Naturally, this insane challenge, thrown out for all to hear, had the effect of still further increasing Issek's popularity and swelled his congregations with all sorts of folk who came, at first at least, purely as curiosity seekers. The odds on how far Issek would get up the Street how soon (for they regularly bet on such things in Lankhmar) began to switch wildly up and down as the affair got quite beyond the shrewd but essentially limited imaginations of bookmakers. Bwadres took to sleeping curled in the gutter around Issek's coffer (first an old garlic bag, later a small stout cask with a slit in the top for coins) and with Fafhrd curled around him. Only one of them slept at a time, the other rested but kept watch.

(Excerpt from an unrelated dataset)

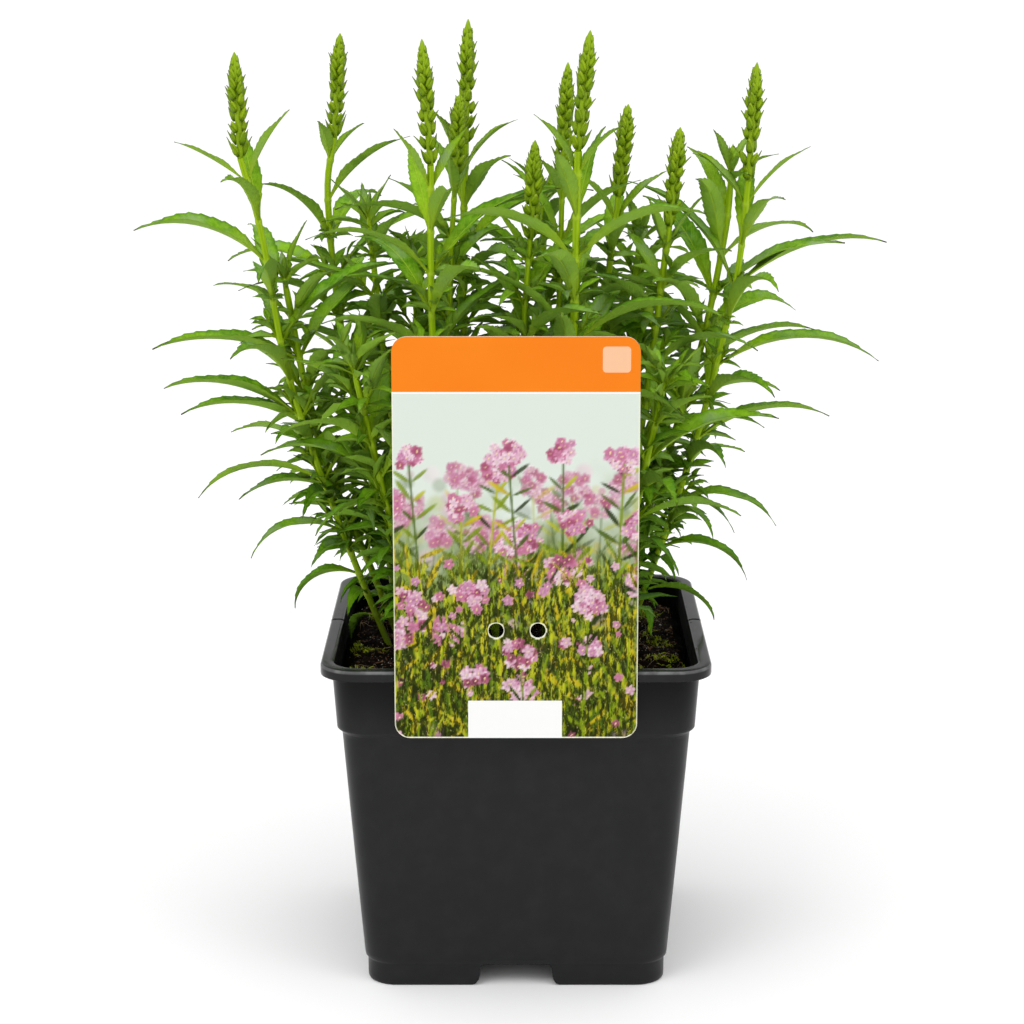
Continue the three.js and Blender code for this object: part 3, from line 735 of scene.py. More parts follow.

At one point the Mouser almost decided to slit Bwadres’ throat as the only possible way out of his dilemma. But he knew that such an act would be the one unforgivable crime against his new profession — it would be bad for business — and certain to ruin him forever with Pulg and all other extortioners if ever traced to him even in faintest suspicion. Bwadres must be roughed up if necessary, yes even tortured, but at the same time he must be treated in all ways as a goose who laid golden eggs. Moreover, the Mouser had a presentiment that putting Bwadres out of the way would not stop Issek. Not while Issek had Fafhrd.

What finally brought the affair to a head, or rather to its first head, and forced the Mouser's hand was the inescapable realization that if he held off any longer from putting the bite on Bwadres for Pulg, then rival extortioners — one Basharat in particular — would do it on their own account. As the Number One Racketeer of Religions in Lankhmar, Pulg certainly had first grab, but if he delayed for an unreasonable length of time in making it (no matter on what grounds of omens or arguments about fattening the sacrifice), then Bwadres was anybody's victim — Basharat's in particular, as Pulg's chief rival.

So it came about, as it so often does, that the Mouser's efforts to avert the evil nightfall only made it darker and stormier when it finally came down.

* * *

When at last that penultimate evening did arrive, signalized by a final warning sent Pulg by Basharat, the Mouser, who had been hoping all along for some wonderful last-minute inspiration that never came, took what may seem to some a coward's way out. Making use of the beggar girl whom he had named Lilyblack, and certain other of his creatures, he circulated a rumor that the Treasurer of the Temple of Aarth was preparing to decamp in a rented black sloop across the Inner Sea, taking with him all funds and ample valuables, including a set of black-pearl-crusted altar furnishings, gift of the wife of the High Overlord, on which the split had not yet been made with Pulg. He timed the rumor so that it would return to him, by unimpeachable channels, just after he had set out for Issek's spot with four well-armed bullies.

It may be noted, in passing, that Aarth's Treasurer actually was in monetary hot waters and really had rented a black sloop. Which proved not only that the Mouser used good sound fabric for his fabrications, but also that Bwadres had by landlords’ and bankers’ standards made a very sound choice in selecting Issek's temple-to-be — whether by chance or by some strange shrewdness co-dwelling with his senile stubbornness.